Francis requests we move under a shade before the sun gets too hot lest we wake up to sunburns the next day. He takes a long deep breath then nostalgically narrates his challenges from years back.
The father of four has been a mango farmer for 14 years in his Kingeleti village, Makueni County. The county is among the leading regions in the production of mangoes. And you’d be excused to think that if this is the case, then the farmers have been doing very well-financially.
Francis, who is now sixty-six years old, states that farmers in his region have had to endure low prices for their mango produce in spite of their good performance. Due to some brokers who at times would purchase them at very low prices.
“There has been no notable improvement in the price they offered farmers. They would at times buy small quantities and at lower prices . There have also been heavy post- harvest losses because of lack of market. Even cows used to eat mangoes to their fill and still the mangoes went to waste.”

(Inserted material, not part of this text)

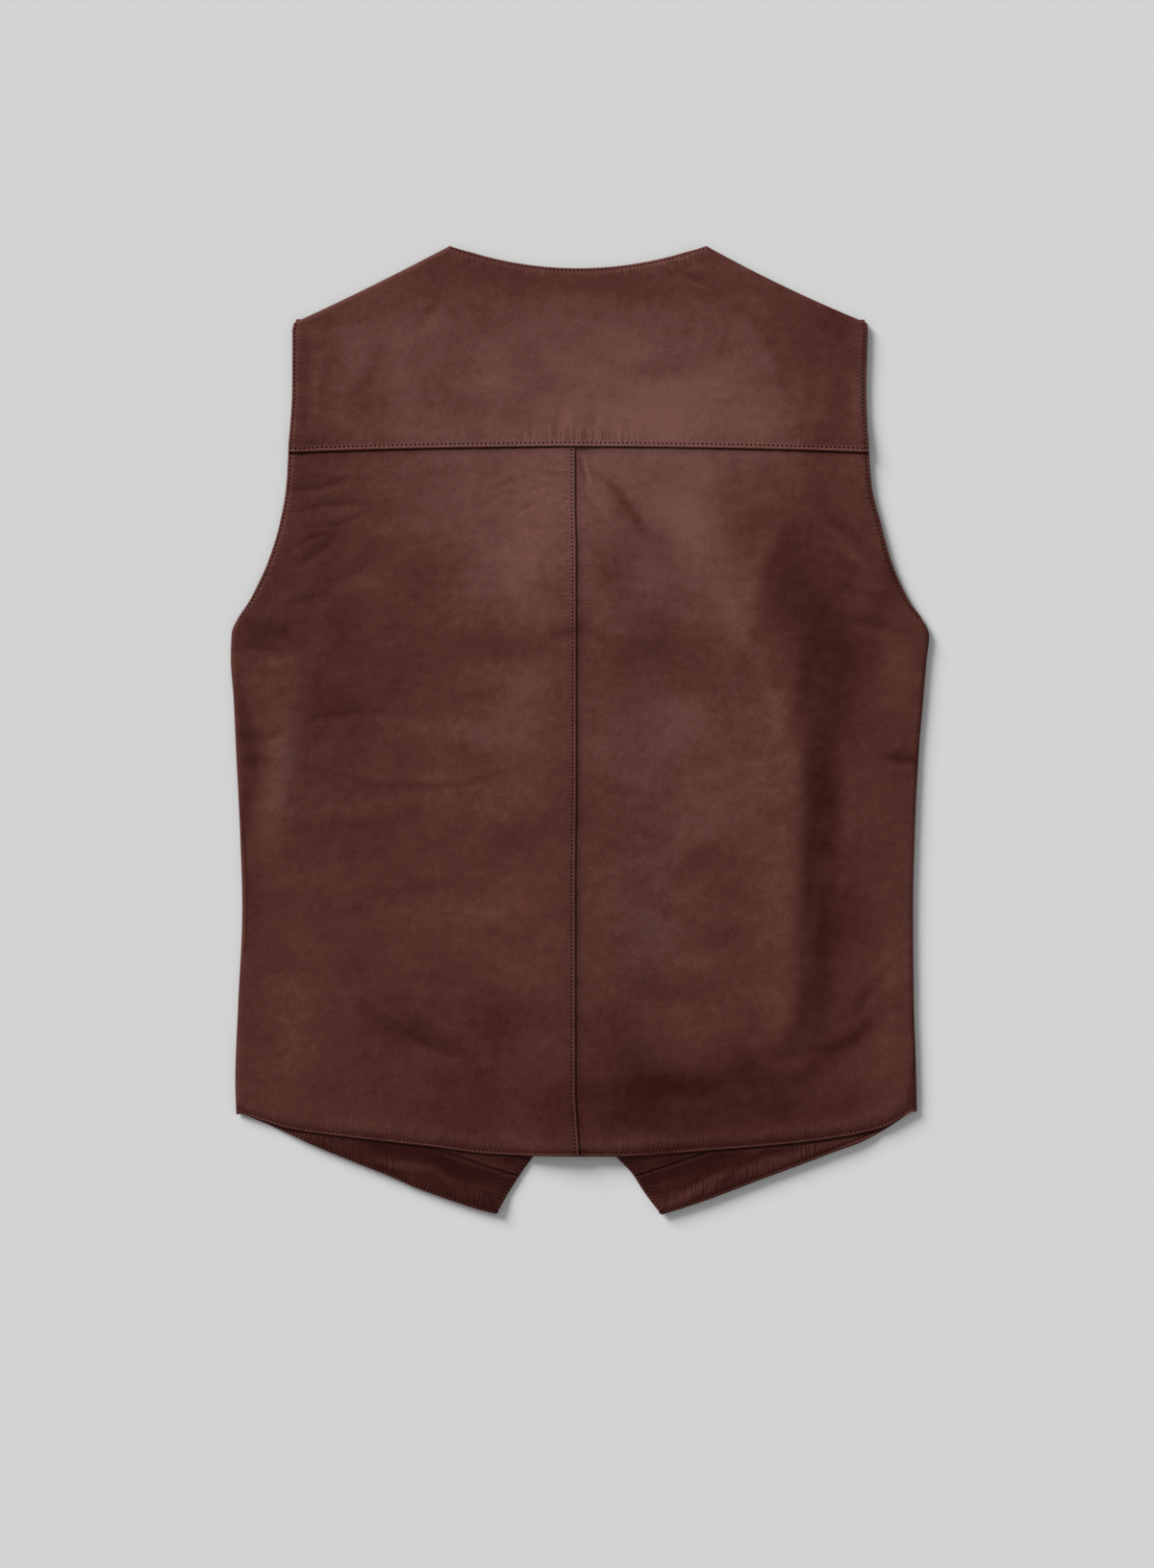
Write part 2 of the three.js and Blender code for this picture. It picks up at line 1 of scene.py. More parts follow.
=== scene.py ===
import math
import bpy
import numpy as np
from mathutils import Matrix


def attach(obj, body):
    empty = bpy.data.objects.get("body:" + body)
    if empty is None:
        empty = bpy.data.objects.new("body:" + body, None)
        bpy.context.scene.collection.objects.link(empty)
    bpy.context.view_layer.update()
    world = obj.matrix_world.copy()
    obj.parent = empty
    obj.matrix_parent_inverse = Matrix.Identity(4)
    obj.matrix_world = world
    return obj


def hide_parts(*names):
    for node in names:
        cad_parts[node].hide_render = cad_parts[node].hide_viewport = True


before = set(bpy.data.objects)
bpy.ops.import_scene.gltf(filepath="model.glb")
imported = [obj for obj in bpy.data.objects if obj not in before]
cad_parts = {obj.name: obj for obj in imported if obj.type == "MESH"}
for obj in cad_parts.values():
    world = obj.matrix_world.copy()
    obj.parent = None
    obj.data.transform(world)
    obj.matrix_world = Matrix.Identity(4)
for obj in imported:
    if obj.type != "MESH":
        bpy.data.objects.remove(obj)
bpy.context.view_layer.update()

# The leather vest, laid flat on its snapped fronts with its back up. Sizes below are in
# millimetres, +x to the right and +y towards the neck; meshes are made in metres.

mm = 0.001
centreShift = 0.57  # the outline's middle lies this far from the drafting zero

cloth = {
    "leather": 1.1,
    "facing": 1.0,
    "turned": 2.0,  # where an edge is turned under
    "gap": 0.3,
    "roll": 1.3,  # how round a turned edge is
}

vest = {
    "top": 352.5,
    "hemCentre": -309.8,
    "neckDrop": 16.5,
    "neck": {"left": -94.6, "right": 91.7},
    "tip": {"left": -208.0, "right": 208.5},
    "tipHeight": 296.5,
    "sag": {"left": 1.0, "right": 2.2},  # how far each shoulder line bows down
    "shoulderSlant": 0.9,  # turns a height below a shoulder into a distance from it
    "yokeSeam": 205.6,
    "yokeSeamDrop": 6.2,
    "yokeLap": 6.0,
    "centreLap": 5.0,
    "underarm": 76.0,
}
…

The story of Diana Muema is no different to that of Francis. Together with her husband, they have been mango farmers since the year 2000. But in these 20 years, they had nothing to show for their hard work.
All hope was not lost for these farmers among others.

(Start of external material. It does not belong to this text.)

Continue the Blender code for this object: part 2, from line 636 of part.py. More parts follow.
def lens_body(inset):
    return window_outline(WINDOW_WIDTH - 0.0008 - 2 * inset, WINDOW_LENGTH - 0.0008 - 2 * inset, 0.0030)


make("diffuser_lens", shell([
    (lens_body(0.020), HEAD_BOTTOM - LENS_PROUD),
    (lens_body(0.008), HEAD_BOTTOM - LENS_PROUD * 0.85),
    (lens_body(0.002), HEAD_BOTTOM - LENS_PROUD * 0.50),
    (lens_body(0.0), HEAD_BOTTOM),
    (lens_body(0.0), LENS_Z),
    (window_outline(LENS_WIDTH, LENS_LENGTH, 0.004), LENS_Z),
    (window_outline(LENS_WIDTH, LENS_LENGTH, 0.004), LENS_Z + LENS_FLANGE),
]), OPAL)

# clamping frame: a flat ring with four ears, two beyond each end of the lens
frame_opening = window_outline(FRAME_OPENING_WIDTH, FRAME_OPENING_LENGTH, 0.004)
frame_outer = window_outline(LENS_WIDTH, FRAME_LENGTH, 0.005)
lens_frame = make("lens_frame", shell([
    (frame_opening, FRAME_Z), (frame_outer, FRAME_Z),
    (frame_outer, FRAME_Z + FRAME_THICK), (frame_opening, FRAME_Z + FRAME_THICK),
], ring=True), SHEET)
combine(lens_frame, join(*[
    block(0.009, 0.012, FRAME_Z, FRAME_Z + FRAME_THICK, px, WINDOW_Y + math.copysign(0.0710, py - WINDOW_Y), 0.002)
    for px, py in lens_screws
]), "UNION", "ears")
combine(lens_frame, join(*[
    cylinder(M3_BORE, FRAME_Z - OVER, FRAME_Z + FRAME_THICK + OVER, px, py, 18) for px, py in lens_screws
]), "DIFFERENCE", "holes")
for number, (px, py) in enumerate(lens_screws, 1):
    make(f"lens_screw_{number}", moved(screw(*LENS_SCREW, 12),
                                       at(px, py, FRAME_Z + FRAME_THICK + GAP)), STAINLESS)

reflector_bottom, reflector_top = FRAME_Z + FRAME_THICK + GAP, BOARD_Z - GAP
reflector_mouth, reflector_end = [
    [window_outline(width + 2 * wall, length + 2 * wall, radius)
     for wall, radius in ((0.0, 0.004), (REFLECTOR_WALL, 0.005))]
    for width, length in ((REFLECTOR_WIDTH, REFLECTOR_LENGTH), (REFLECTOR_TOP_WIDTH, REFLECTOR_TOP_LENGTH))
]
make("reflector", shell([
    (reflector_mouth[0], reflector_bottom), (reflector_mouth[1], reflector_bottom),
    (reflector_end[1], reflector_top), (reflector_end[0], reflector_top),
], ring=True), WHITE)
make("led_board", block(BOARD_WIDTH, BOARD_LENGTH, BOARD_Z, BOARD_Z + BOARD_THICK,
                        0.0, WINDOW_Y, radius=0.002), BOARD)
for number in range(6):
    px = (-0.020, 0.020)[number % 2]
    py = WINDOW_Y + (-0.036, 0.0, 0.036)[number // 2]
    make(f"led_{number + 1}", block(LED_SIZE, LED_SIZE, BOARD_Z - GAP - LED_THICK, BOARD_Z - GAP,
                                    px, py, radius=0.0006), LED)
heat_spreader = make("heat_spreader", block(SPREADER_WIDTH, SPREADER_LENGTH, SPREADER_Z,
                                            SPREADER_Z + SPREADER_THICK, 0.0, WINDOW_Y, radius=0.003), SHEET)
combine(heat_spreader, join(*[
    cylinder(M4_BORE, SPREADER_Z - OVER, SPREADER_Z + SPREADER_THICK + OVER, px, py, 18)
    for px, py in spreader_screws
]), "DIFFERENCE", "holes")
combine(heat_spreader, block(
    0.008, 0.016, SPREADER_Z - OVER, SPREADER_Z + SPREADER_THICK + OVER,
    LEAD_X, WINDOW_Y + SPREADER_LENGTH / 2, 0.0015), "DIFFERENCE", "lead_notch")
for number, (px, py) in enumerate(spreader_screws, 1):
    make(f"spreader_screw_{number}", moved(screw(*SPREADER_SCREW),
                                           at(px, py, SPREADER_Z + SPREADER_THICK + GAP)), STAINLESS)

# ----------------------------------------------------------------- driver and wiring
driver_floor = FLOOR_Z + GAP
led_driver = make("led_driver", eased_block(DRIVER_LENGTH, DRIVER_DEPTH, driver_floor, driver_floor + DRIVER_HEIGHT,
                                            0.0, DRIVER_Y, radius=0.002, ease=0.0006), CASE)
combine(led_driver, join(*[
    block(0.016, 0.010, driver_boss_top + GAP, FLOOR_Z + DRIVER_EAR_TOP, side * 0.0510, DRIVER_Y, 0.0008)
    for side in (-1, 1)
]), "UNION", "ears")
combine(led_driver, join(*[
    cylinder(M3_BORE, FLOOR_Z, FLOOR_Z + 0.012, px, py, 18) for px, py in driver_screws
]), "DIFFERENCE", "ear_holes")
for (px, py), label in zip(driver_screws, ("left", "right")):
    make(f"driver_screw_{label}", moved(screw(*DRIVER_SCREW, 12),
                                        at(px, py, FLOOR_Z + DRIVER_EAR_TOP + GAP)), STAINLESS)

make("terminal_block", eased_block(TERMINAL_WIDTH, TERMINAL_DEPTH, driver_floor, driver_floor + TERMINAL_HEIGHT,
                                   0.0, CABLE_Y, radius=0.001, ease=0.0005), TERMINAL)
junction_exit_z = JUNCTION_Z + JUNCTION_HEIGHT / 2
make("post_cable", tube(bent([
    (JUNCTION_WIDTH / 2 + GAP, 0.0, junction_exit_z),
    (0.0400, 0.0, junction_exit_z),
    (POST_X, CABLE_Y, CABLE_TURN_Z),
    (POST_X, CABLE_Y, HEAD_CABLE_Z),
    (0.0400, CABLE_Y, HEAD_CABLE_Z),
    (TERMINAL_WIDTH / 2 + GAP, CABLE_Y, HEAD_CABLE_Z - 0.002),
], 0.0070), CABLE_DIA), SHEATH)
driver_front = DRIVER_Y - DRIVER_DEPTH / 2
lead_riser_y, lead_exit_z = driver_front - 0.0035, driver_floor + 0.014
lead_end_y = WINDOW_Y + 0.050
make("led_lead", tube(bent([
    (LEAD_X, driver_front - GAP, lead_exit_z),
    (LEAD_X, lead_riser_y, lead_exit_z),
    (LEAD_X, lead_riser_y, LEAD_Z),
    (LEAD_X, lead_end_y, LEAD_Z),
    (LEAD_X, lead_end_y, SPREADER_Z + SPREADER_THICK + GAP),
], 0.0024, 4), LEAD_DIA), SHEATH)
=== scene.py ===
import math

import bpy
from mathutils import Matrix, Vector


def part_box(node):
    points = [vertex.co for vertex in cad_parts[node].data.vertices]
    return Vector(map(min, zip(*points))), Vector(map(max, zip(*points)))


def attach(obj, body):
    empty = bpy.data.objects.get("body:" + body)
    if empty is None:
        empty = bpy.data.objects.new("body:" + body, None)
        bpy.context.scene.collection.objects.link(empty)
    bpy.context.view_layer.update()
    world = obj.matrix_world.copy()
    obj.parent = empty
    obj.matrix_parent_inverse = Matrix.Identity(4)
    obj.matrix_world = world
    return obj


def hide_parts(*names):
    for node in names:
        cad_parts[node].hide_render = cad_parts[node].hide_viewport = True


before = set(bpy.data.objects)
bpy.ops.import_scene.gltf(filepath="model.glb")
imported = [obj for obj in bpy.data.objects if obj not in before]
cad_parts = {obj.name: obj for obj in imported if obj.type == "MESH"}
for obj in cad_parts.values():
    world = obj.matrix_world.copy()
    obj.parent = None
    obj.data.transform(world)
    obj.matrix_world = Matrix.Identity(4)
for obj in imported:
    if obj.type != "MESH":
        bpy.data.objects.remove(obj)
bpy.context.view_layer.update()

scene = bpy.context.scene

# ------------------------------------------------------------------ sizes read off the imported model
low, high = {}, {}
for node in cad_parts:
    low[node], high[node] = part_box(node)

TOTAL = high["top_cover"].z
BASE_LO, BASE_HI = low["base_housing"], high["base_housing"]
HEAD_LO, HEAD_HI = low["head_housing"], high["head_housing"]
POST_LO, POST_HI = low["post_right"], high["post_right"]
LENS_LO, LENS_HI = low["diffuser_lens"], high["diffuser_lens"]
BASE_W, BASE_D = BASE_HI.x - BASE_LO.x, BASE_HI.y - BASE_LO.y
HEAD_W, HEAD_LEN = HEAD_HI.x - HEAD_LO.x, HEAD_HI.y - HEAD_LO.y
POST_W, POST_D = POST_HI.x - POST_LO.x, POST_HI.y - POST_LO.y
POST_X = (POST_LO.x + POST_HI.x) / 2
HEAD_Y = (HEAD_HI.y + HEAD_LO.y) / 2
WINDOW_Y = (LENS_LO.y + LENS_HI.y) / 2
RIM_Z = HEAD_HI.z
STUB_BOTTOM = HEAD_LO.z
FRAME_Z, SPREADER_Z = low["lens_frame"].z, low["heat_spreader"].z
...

In 2019, Premier Food Industries Ltd. (PFIL) in collaboration with AgriFi Fund through the financial support of the European Union and the Slovak Aid started a pilot project to contract mango farmers in two regions- Makueni and Kwale counties. The aim of the project is to link the farmers directly to PFIL to help maximize their returns.

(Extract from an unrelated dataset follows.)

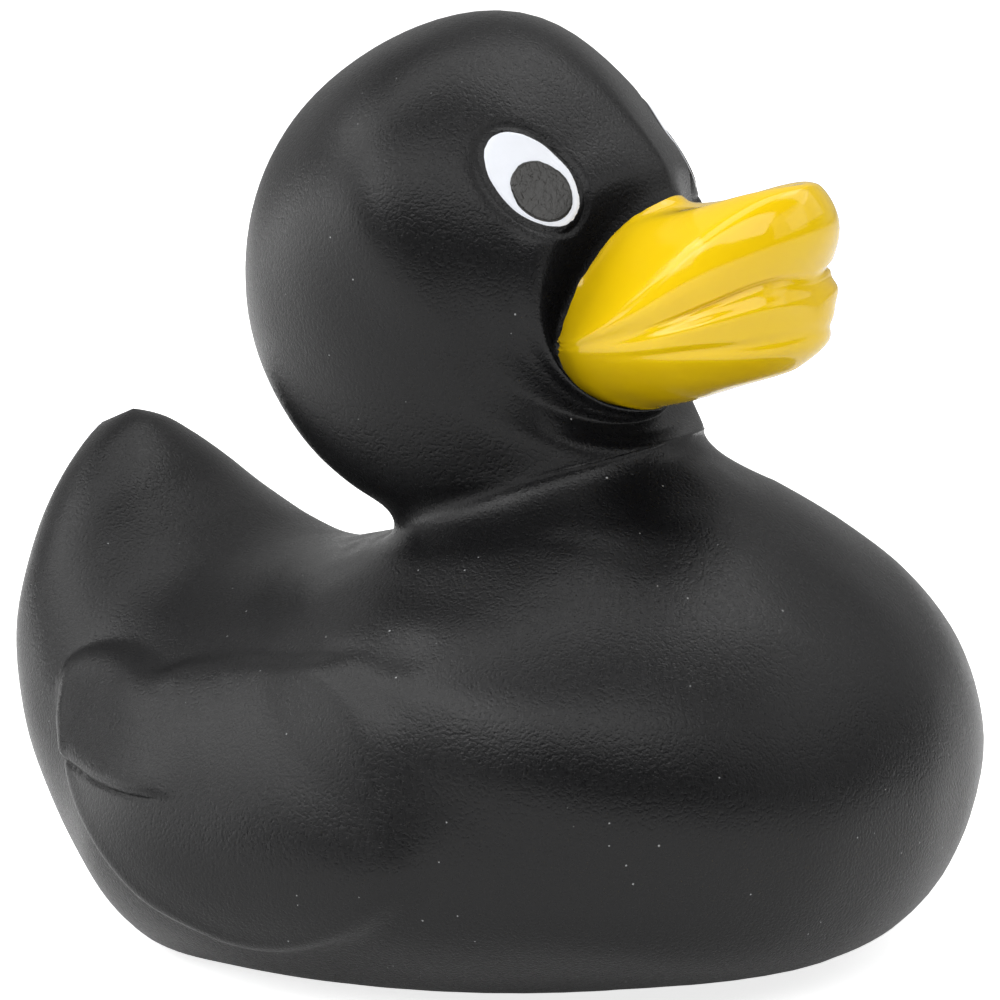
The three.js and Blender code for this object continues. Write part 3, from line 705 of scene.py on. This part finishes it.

By contracting the farmers directly, PFIL eliminates middlemen thus providing a ready market for their produce. In addition, the project offers extension services to the farmers in these regions and also trains them on sustainable farming practices to maintain high quality produce.
“I have seen a big difference since I enrolled in this project with PFIL. The trainings that PFIL has offered us have helped me and other farmers. They have trained us on proper pest and disease management, pruning, among other things. The booklets that they also gave us a few weeks ago have also been helpful. They have good information that a farmer, if they follow, will get good results from his mango trees. The booklet has personally helped me maintain good tree hygiene which keeps away pests”, Francis says
PFIL through the extension officers, regularly send the farmers messages on good agricultural practices too.
“The messages that they have been sending out have been of benefit as they help farmers maintain a proper spraying routine while spraying the right chemicals”, affirms Francis.
Francis is now happy that since the project started, he is able to meet most of his family needs something that was an uphill task before this project.
Diana and her husband now rest easy knowing that they need not to worry about the future of their family because the returns from their mangoes will sustain them.
“I would encourage anyone who wants to grow mango trees to do so. With the availability of a ready market-which by far was our biggest challenge, regular trainings and follow up by the PFIL staff, the ‘conditions’ for growing mangoes at the moment are conducive. We are grateful for the work that PFIL has done”, Diana all smiles says.